Zoning or segregation of food processing areas presents a unique environment for the food processors to identify area of potentially risk for microbiological cross-contamination. The facility design outlines offers risk-based hazard assessment to determine potential sources of contamination, traffic patterns, employee hygienic practices, and suitable preventive control measure for these areas.

The facility designed must allow for separation of the areas of high-risk foods from being exposed to lower-risk foods and raw ingredients including equipment cleaning, laboratories, maintenance, offices, locker rooms, waste collection and disposal, and toilet areas.

In a food processing facility, sanitation zones are classified as Zone 1, Zone 2, zone 3, and Zone 4 based risk assessment of the environment and cleaning regimen in that specific zone. The degree of hygienic zoning depends on several criteria including facility sanitary design, equipment layout, traffic patterns, type of commodity type (s) is being processed, and location of the facility.  Depending on the product and process and the intended consumer the number of hygiene areas established may vary.

For assessing microbiological risk, one must determine if ready-to-eat products can support growth of spoilage microorganisms or pathogens, or their survival.
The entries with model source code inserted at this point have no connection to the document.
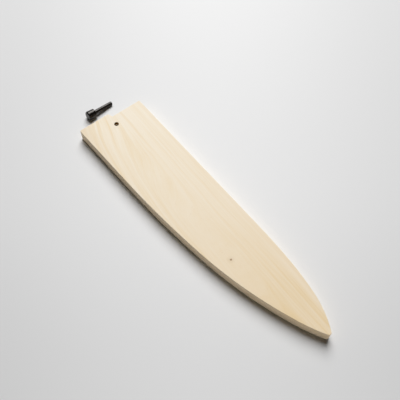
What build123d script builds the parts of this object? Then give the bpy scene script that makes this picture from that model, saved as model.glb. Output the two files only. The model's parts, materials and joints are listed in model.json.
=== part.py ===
from build123d import *
import os
from math import atan2, cos, degrees, sin, sqrt

# Wooden sheath for a 240 mm chef's knife, with its loose locking pin, in millimetres.
# X runs from the mouth to the tip, Y from the blade's edge to its spine, Z up.
# The origin is on the pin hole's axis, at the underside.

# Sheath, measured to the sharp corners that its outline has before they are rounded
sheath_length = 264.5
sheath_width = 60.1
board_thickness = 3.2
slot_thickness = 4.4
spine_wall = 5.0
edge_wall = 5.5
slot_tip_radius = 3.0
edge_bevel = 0.3
corner_radius = 1.2
tip_radius = 2.0

# The mouth's heel half stands out past its spine half
mouth_step = 4.6
step_slant = 1.5
step_radius = 0.9
mouth_ease = 0.7
step_place_share = 0.492

# Outline: shares of the length from the mouth and of the width from the edge side
spine_shares = ((0.629, 1.0), (0.758, 0.982), (0.876, 0.92))
edge_shares = ((0.261, 0.035), (0.594, 0.154), (0.909, 0.507))
tip_place_share = 0.704

# Pin hole, through both boards
hole_diameter = 4.0
hole_from_mouth = 13.8
hole_from_spine = 31.0

# Turned locking pin, whose tapered shank wedges in the hole
pin_head_diameter = 8.5
pin_shoulder_diameter = 7.6
pin_head_length = 7.6
pin_head_bevel = 0.9
pin_tip_bevel = 0.4
pin_rim_radius = 0.2
pin_spare_length = 8.1
pin_tip_clearance = 0.3
pin_wedge = 0.1

# Where the pin lies, beside the mouth
pin_gap = 9.4
pin_from_edge_side = 15.7
pin_turn = -3.3

# How far cutting bodies run past what they cut
overrun = 20.0

sheath_thickness = 2 * board_thickness + slot_thickness
mouth_x = -hole_from_mouth
spine_mouth_x = mouth_x + mouth_step
spine_y = hole_from_spine
edge_y = spine_y - sheath_width
step_y = edge_y + step_place_share * sheath_width
tip_y = edge_y + tip_place_share * sheath_width
cutter_size = sheath_length + 2 * overrun

pin_head = pin_head_diameter / 2
pin_shoulder = pin_shoulder_diameter / 2
pin_neck = (hole_diameter + pin_wedge) / 2
pin_tip = (hole_diameter - pin_tip_clearance) / 2
pin_length = pin_head_length + sheath_thickness + pin_spare_length


def place(length_share, width_share):
    """Point of the outline at shares of the length and the width."""
    return (mouth_x + length_share * sheath_length, edge_y + width_share * sheath_width)


def side_curves(start, shares):
    """One side of the outline: a straight run from the mouth, then arcs that run on into each other."""
    points = [place(*share) for share in shares] + [place(1, tip_place_share)]
    curves = [Line(start, points[0])]
    for begin, end in zip(points, points[1:]):
        curves.append(TangentArc(begin, end, tangent=curves[-1] % 1))
    return curves


def outline_face(open_mouth):
    """Face inside the outline: with the stepped mouth, or with the mouth run out for a cutter."""
    if open_mouth:
        far_x = mouth_x - overrun
        mouth = Polyline(place(0, 0), (far_x, edge_y), (far_x, spine_y), (spine_mouth_x, spine_y))
    else:
        heel_step = (mouth_x, step_y)
        spine_step = (spine_mouth_x, step_y + step_slant)
        mouth = Polyline(place(0, 0), heel_step, spine_step, (spine_mouth_x, spine_y))
    spine_side = side_curves((spine_mouth_x, spine_y), spine_shares)
    edge_side = side_curves(place(0, 0), edge_shares)
    return make_face(spine_side + edge_side + [mouth])


def upright_edges(solid, x, y):
    """The solid's vertical edge nearest to x, y."""
    uprights = solid.edges().filter_by(Axis.Z)
    return uprights.sort_by(lambda edge: (edge.center() - Vector(x, y, edge.center().Z)).length)[:1]


def sheath_blank():
    """The whole sheath as one solid block, with its corners rounded and its rims bevelled."""
    blank = extrude(outline_face(False), sheath_thickness)
    rounds = (
        (mouth_x, edge_y, corner_radius),
        (spine_mouth_x, spine_y, corner_radius),
        (mouth_x, step_y, step_radius),
        (spine_mouth_x, step_y + step_slant, step_radius),
        (mouth_x + sheath_length, tip_y, tip_radius),
    )
    for x, y, radius in rounds:
        blank = fillet(upright_edges(blank, x, y), radius)
    faces = blank.faces().sort_by(Axis.Z)
    return chamfer(faces[0].edges() + faces[-1].edges(), edge_bevel)


def layer(z_low, z_high):
    """Slab that covers the whole sheath between two heights."""
    slab = Box(cutter_size, cutter_size, z_high - z_low, align=(Align.MIN, Align.CENTER, Align.MIN))
    return Pos(mouth_x - overrun, 0, z_low) * slab


def slot_body():
    """The blade's slot, open at the mouth: inside both walls, with a round end at the tip."""
    under_spine = Pos(0, -spine_wall, 0) * outline_face(True)
    over_edge = Pos(0, edge_wall, 0) * outline_face(True)
    slot = extrude((under_spine & over_edge).face(), sheath_thickness)
    return fillet(upright_edges(slot, mouth_x + sheath_length, tip_y), slot_tip_radius)


def ease_bar(x, y_low, y_high, z):
    """Square bar on edge, centred on a mouth edge, that takes off its arris."""
    side = sqrt(2) * mouth_ease
    return Pos(x, (y_low + y_high) / 2, z) * Rot(Y=45) * Box(side, y_high - y_low, side)


def board(blank, z_low, inner_z):
    """One face board: its layer of the blank, drilled for the pin and eased at the slot's mouth."""
    piece = blank & layer(z_low, z_low + board_thickness)
    drill = Cylinder(hole_diameter / 2, sheath_thickness, align=(Align.CENTER, Align.CENTER, Align.MIN))
    piece -= drill
    slot_low = edge_y + edge_wall
    slot_high = spine_y - spine_wall
    piece -= ease_bar(mouth_x, slot_low, step_y - step_radius, inner_z)
    piece -= ease_bar(spine_mouth_x, step_y + step_slant + step_radius, slot_high, inner_z)
    return piece.solid()


def core_strip(blank, side):
    """The core's spine strip (side 1) or edge strip (side -1); the two meet at the tip."""
    core = blank & layer(board_thickness, board_thickness + slot_thickness)
    from_tip_line = Align.MIN if side > 0 else Align.MAX
    half = Box(cutter_size, cutter_size, cutter_size, align=(Align.MIN, from_tip_line, Align.CENTER))
    return ((core - slot_body()) & (Pos(mouth_x - overrun, tip_y, 0) * half)).solid()


def locking_pin():
    """The pin along X, its head's end at the origin, turned from one rod."""
    profile = make_face(
        Polyline(
            (0, 0),
            (0, pin_head - pin_head_bevel),
            (pin_head_bevel, pin_head),
            (pin_head_length, pin_shoulder),
            (pin_head_length, pin_neck),
            (pin_length - pin_tip_bevel, pin_tip),
            (pin_length, pin_tip - pin_tip_bevel),
            (pin_length, 0),
            close=True,
        )
    )
    pin = revolve(profile, Axis.X)
    rims = pin.edges().filter_by(GeomType.CIRCLE).filter_by(lambda rim: rim.radius > pin_neck)
    return fillet(rims, pin_rim_radius)


def lying_pin():
    """The pin on its side on the surface, resting on its head and on the rim of its tip."""
    tip_rim = pin_length - pin_tip_bevel
    tilt_on_head = atan2(pin_head - pin_tip, tip_rim - pin_head_bevel)
    tilt_on_shoulder = atan2(pin_shoulder - pin_tip, tip_rim - pin_head_length)
    tilt = max(tilt_on_head, tilt_on_shoulder)
    height = pin_tip * cos(tilt) + tip_rim * sin(tilt)
    x = mouth_x - pin_gap - pin_head
    y = edge_y + pin_from_edge_side
    return Pos(x, y, height) * Rot(Z=90 - pin_turn) * Rot(Y=degrees(tilt)) * locking_pin()


blank = sheath_blank()
pieces = {
    "back_board": board(blank, 0, board_thickness),
    "spine_strip": core_strip(blank, 1),
    "edge_strip": core_strip(blank, -1),
    "front_board": board(blank, board_thickness + slot_thickness, board_thickness + slot_thickness),
    "locking_pin": lying_pin(),
}
os.makedirs("parts", exist_ok=True)
for name, piece in pieces.items():
    export_step(piece, "parts/" + name + ".step")
    box = piece.bounding_box()
    print(name, "volume", round(piece.volume, 1), "low", box.min, "high", box.max)
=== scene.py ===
import json
from math import atan2, cos, radians, sin, sqrt

import bpy
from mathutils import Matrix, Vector

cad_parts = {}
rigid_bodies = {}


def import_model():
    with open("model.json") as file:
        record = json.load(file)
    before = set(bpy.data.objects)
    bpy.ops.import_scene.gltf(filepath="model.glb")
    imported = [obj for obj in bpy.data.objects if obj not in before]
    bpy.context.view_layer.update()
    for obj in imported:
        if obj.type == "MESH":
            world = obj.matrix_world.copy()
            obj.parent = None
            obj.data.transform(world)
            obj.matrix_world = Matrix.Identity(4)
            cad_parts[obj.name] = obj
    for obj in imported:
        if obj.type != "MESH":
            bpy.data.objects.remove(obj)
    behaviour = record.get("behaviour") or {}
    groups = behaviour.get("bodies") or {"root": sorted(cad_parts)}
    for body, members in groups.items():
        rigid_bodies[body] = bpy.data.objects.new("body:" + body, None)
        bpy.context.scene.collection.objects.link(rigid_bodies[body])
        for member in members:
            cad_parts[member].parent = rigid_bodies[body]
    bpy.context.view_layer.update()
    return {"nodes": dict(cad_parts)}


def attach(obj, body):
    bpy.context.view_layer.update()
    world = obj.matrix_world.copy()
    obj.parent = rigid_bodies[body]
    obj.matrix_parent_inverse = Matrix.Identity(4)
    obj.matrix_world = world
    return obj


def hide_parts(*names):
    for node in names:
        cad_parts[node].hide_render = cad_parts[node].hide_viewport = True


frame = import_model()

# Lower face board
# A thin board of pale magnolia, sawn along the grain and planed. It is glued under the core strips,
# and drilled with the pin hole after gluing.

mm = 0.001
same_place = 0.001
same_level = 0.01
flat_turn = radians(0.05)
wood_sharpness = radians(40)

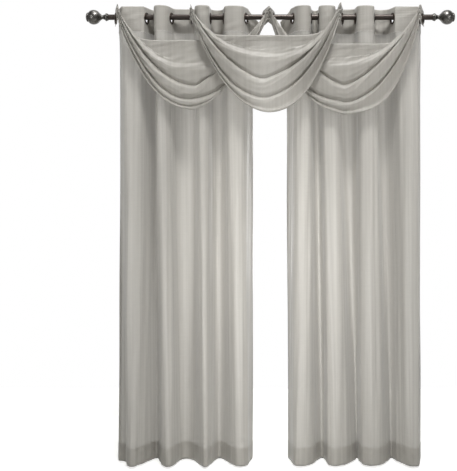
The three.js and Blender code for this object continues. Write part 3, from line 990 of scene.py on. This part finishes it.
for side, (crossings, _, _, _) in panels.items():
    for i, (centre, axis) in enumerate(eyelets_of(crossings)):
        snap_ring(f"{side}_panel_ring_{i + 1}", centre, axis, f"panel_{side}_grommet_{i + 1}")
for place_name, holes in swag_eyelets.items():
    for i, (centre, axis) in enumerate(holes):
        stands_for = f"swag_{place_name}_grommet_{i + 1}"
        snap_ring(f"{place_name}_swag_ring_{i + 1}", centre, axis, stands_for)

# Studio -------------------------------------------------------------------------------------------
# A plain pale floor and backdrop, and plain soft lamps: one high in front, a strip overhead, a tall
# one before the lower half, a slim weak one at each side, a small one on each outer swag, and one
# behind that glows through the voile.
FLOOR = -2.10
BACKDROP = 1.6


def stage_sheet(name, corners, material):
    """A flat piece of the studio."""
    mesh = bpy.data.meshes.new(name)
    mesh.from_pydata(corners, [], [(0, 1, 2, 3)])
    mesh.materials.append(material)
    sheet = bpy.data.objects.new(name, mesh)
    bpy.context.scene.collection.objects.link(sheet)
    return sheet


# Matt white paper: pure white wherever it is looked at from the room, and clear from behind, so
# that the pair can be seen from that side too.
paper, tree = new_material("white_backdrop_paper")
rays = node(tree, "ShaderNodeLightPath").outputs
seen = node(
    tree,
    "ShaderNodeMath",
    {"operation": "MAXIMUM"},
    {0: rays["Is Camera Ray"], 1: rays["Is Glossy Ray"]},
)
seen = node(
    tree,
    "ShaderNodeMath",
    {"operation": "MAXIMUM"},
    {0: seen.outputs[0], 1: rays["Is Transmission Ray"]},
)
matt = node(tree, "ShaderNodeBsdfDiffuse", {"Color": linear("#f4f4f2")})
white = node(tree, "ShaderNodeEmission", {"Color": (1, 1, 1, 1), "Strength": 1})
room_side = node(
    tree, "ShaderNodeMixShader", {}, {0: seen.outputs[0], 1: matt.outputs[0], 2: white.outputs[0]}
)
from_behind = node(tree, "ShaderNodeNewGeometry").outputs["Backfacing"]
clear = node(tree, "ShaderNodeBsdfTransparent")
finish_material(
    tree,
    node(
        tree,
        "ShaderNodeMixShader",
        {},
        {0: from_behind, 1: room_side.outputs[0], 2: clear.outputs[0]},
    ),
)
stage_sheet(
    "backdrop",
    [(-9, BACKDROP, FLOOR), (9, BACKDROP, FLOOR), (9, BACKDROP, 5), (-9, BACKDROP, 5)],
    paper,
)
# Matt white floor paint, lifted a little for the eye so that only the hems' soft shadow shows.
floor_paint, tree = new_material("matt_white_floor")
matt = node(tree, "ShaderNodeBsdfDiffuse", {"Color": linear("#f4f4f2")})
lift = node(tree, "ShaderNodeEmission", {"Color": (1, 1, 1, 1), "Strength": 0.55})
seen = node(tree, "ShaderNodeLightPath").outputs["Is Camera Ray"]
lifted = node(tree, "ShaderNodeAddShader", {}, {0: matt.outputs[0], 1: lift.outputs[0]})
finish_material(
    tree,
    node(tree, "ShaderNodeMixShader", {}, {0: seen, 1: matt.outputs[0], 2: lifted.outputs[0]}),
)
stage_sheet(
    "floor",
    [(-9, -9, FLOOR), (9, -9, FLOOR), (9, BACKDROP, FLOOR), (-9, BACKDROP, FLOOR)],
    floor_paint,
)


def soft_lamp(name, place, target, size, watts, spread=180):
    """A square soft lamp at a place, turned to a target, in metres, watts and degrees of spread."""
    light = bpy.data.lights.new(name, "AREA")
    light.spread = math.radians(spread)
    light.shape = "RECTANGLE"
    light.size, light.size_y = size
    light.energy = watts
    lamp = bpy.data.objects.new(name, light)
    lamp.location = place
    away = np.array(place) - np.array(target)
    lamp.rotation_euler = (
        math.atan2(math.hypot(away[0], away[1]), away[2]),
        0,
        math.atan2(away[0], -away[1]),
    )
    lamp.visible_camera = False
    bpy.context.scene.collection.objects.link(lamp)


soft_lamp("key_lamp", (0.35, -1.9, 2.7), (0, 0, -0.5), (1.2, 0.7), 125)
soft_lamp("top_lamp", (0, -0.3, 2.2), (0, -0.1, 0), (2.2, 0.5), 26)
soft_lamp("front_lamp", (0.03, -1.4, -1.45), (0.03, 0, -1.45), (0.8, 1.2), 4.2, 80)
soft_lamp("left_lamp", (-2.2, -2.6, 0), (-0.9, 0, 0.1), (0.4, 2.6), 2.5, 40)
soft_lamp("right_lamp", (2.2, -2.6, 0), (0.9, 0, 0.1), (0.4, 2.6), 2.5, 40)
soft_lamp("left_swag_lamp", (-0.9, -2.2, 0.3), (-0.45, 0, -0.3), (0.6, 0.3), 0.1, 30)
soft_lamp("right_swag_lamp", (0.9, -2.2, 0.3), (0.45, 0, -0.3), (0.6, 0.3), 0.1, 30)
soft_lamp("window_lamp", (0.03, 0.8, -0.85), (0.03, 0, -0.85), (0.7, 0.9), 6, 100)
world = bpy.data.worlds.new("studio")
world.use_nodes = True
world.node_tree.nodes["Background"].inputs["Color"].default_value = linear("#f2f2f0")
seen = node(world.node_tree, "ShaderNodeLightPath").outputs["Is Camera Ray"]
strength = node(
    world.node_tree, "ShaderNodeMath", {"operation": "MULTIPLY_ADD", 1: 0.8, 2: 0.2}, {0: seen}
)
world.node_tree.links.new(
    strength.outputs[0], world.node_tree.nodes["Background"].inputs["Strength"]
)
bpy.context.scene.world = world
bpy.context.scene.view_settings.view_transform = "Standard"
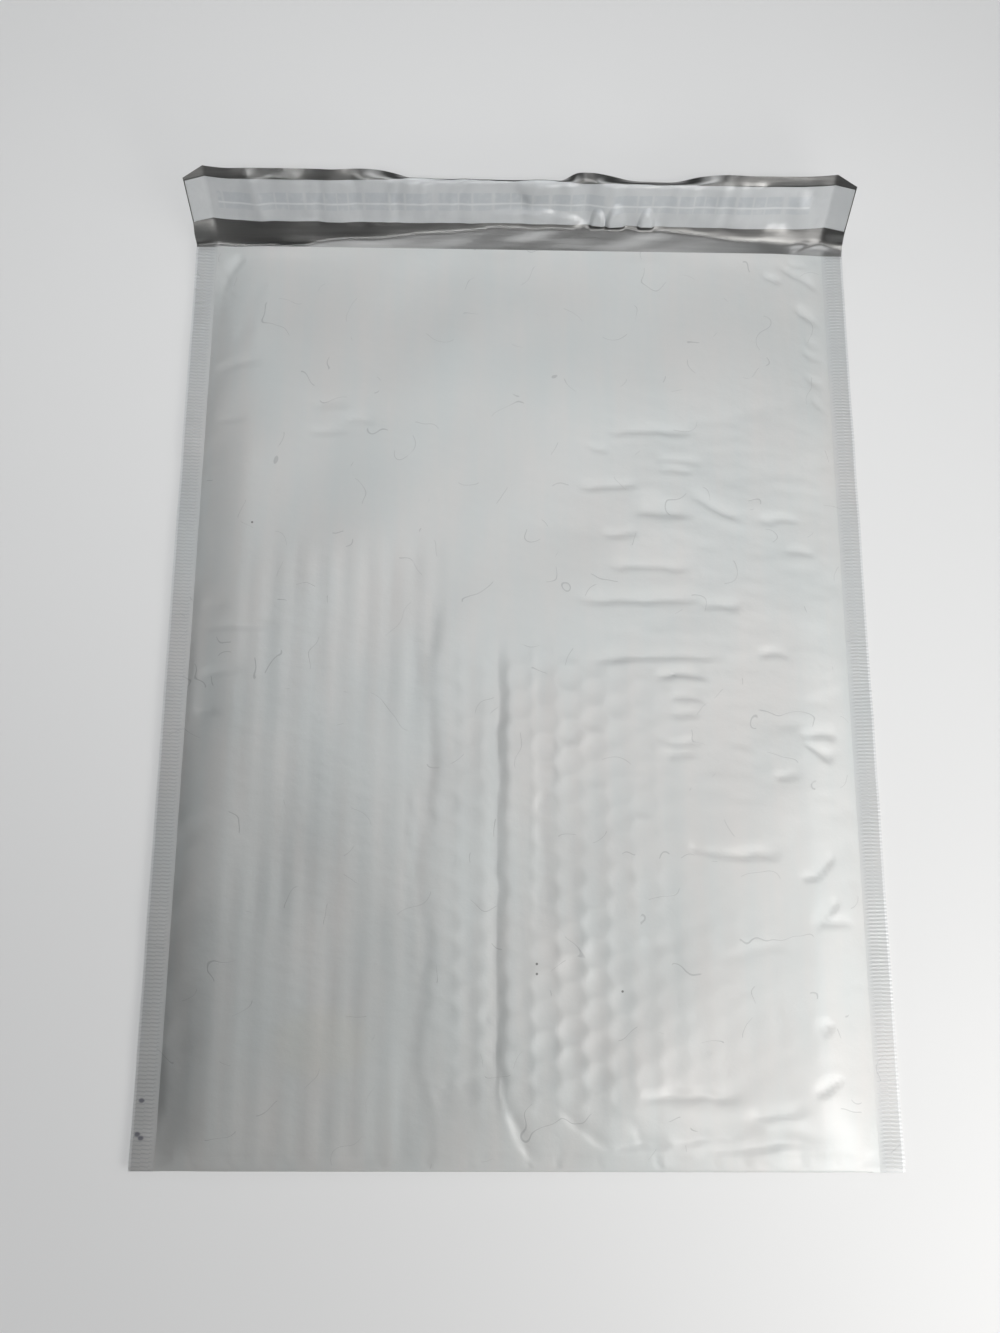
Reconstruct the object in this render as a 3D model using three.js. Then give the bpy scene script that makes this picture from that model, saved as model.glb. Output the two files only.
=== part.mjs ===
// Padded mailing envelope of white plastic film with a bubble lining, lying on its back panel.
// One sheet of film is folded at the bottom: it makes the front panel, the back panel and the flap.
// Frame: x across the pouch, y from the bottom fold to the mouth, z up. Millimetres.
// Origin: middle of the back panel, on the plane that the envelope lies on.
import * as THREE from 'three';

// Sheet sizes
const pouchWidth = 300;
const pouchLength = 396;
const flapLength = 37;
const filmWall = 0.08;
const sealWidth = 9.6;

// Thickness of the padded pouch, over its films
const fullThickness = 8;
const lipThickness = 3.4;
const foldThickness = 3.2;
const sideShoulder = 24;
const foldShoulder = 30;
const lipTaper = 75;
const foldNose = 1.4;

// How far the seals, the fold and the mouth float above the plane below
const sealLift = 1.8;
const foldLift = 0.6;
const mouthLift = 0.5;
const undersideShoulder = 18;
const foldUnderside = 15;
const mouthUnderside = 22;

// Unevenness of the padding
const swellHeight = 0.4;
const swellAcross = 136;
const swellAlong = 164;

// Bubbles that print through the front film, in a staggered lattice of upright columns
const bubblePitch = 11.7;
const bubbleColumn = (bubblePitch * Math.sqrt(3)) / 2;
const bubbleRise = 0.55;
const latticeX = 0.4;
const latticeY = -75.1;
const reliefLeft = -35;
const reliefRight = 61;
const reliefBottom = -164;
const reliefTop = 13;
const reliefFade = 18;

// Bubble lining
const leafThickness = 2.9;
const pocketGap = 0.5;
const liningSideInset = 3;
const liningSideWall = 2;
const liningFoldInset = 3.4;
const liningFoldWall = 1.6;
const liningNose = 1;
const liningLipInset = 6;
const fitGap = 0.4;

// Flap: its lean from the plane below, before and after the crease, at its ends and in its middle
const creaseEnds = 3.2;
const creaseMiddle = 12.6;
const creaseBend = 4;
const leanBeforeEnds = 8;
const leanBeforeMiddle = 31;
const leanAfterEnds = 42;
const leanAfterMiddle = 58;
const leanStrip = 62;
const leanSway = 2.5;
const swayLength = 170;
const stripBend = 5;
const endBend = 30;
const endBendRun = 12;
const cornerCut = 3.2;

// Closing strip on the flap
const stripMargin = 4.4;
const linerWidth = 19;
const linerWall = 0.1;
const adhesiveWidth = 15;
const adhesiveWall = 0.15;
const stripEndInset = 0.4;

// Spacing of the construction lines
const coarseStep = 22;
const adhesiveLines = 3;
const foldSteps = 4;
const sectionStep = 0.25;
const slopeStep = 0.05;
const weldStep = 1e-5;

const halfWidth = pouchWidth / 2;
const innerHalf = halfWidth - sealWidth;
const foldY = -pouchLength / 2;
const lipY = pouchLength / 2;
const stripEnd = flapLength - stripMargin;
const stripStart = stripEnd - linerWidth;
const adhesiveFrom = stripStart + (linerWidth - adhesiveWidth) / 2;
const adhesiveTo = adhesiveFrom + adhesiveWidth;
const degree = Math.PI / 180;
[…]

Based on the risk associated, appropriate preventive control measures should be identified to protect the product. A product supporting the growth of pathogenic or spoilage microorganisms will require more protection to prevent foodborne illness and quality issues than a product in which microbes will die off. The barriers may not only be part of the infrastructure but may also be part of the product package itself. A product that is pasteurized in package, aseptically filled, or retorted will be protected by its packaging from potential microbial contamination after the microbial log reduction; therefore, the building may not need to offer as much protection as it will for an RTE product exposed to the environment after the microbial reduction step. The building and infrastructure need to provide the necessary conditions for products to be made in hygienic conditions.

For sanitation purposes, Zone 3 is primarily a dry environment or no food contact zone.  Since Zone 3 is a potential source dirt and dust, which can contaminate equipment seals on motors, gearboxes and bearings, the processing equipment and other non-food contact surfaces in this zone does not need to be protected from high-pressure wash downs. Contamination of seals and bearing can break the lubrication film may lead to seal damage and ingress into the motor.

Zone 2 is a medium-hygiene zone where areas need at least some kind of wash down. In Zone 2, any standard seal is adequate to prevent moisture from coming into the gearbox, and it is always good to use covers in these areas to protect the gearbox. Painted Equipment, machinery and motors wash down may work well in Zone 2. Even a paint-free design can work quite well in these types of applications.

Zone 1 is a high-hygiene or food prep area. These are the areas where the food product is at its most vulnerable and equipment has direct contact with food. Zone 1 areas also create the best opportunity for bacterial contamination and need to be sanitized thoroughly with a regular scheduled cleanings. At the very least, cleanings are completed at every shift change or quite possibly several times each shift.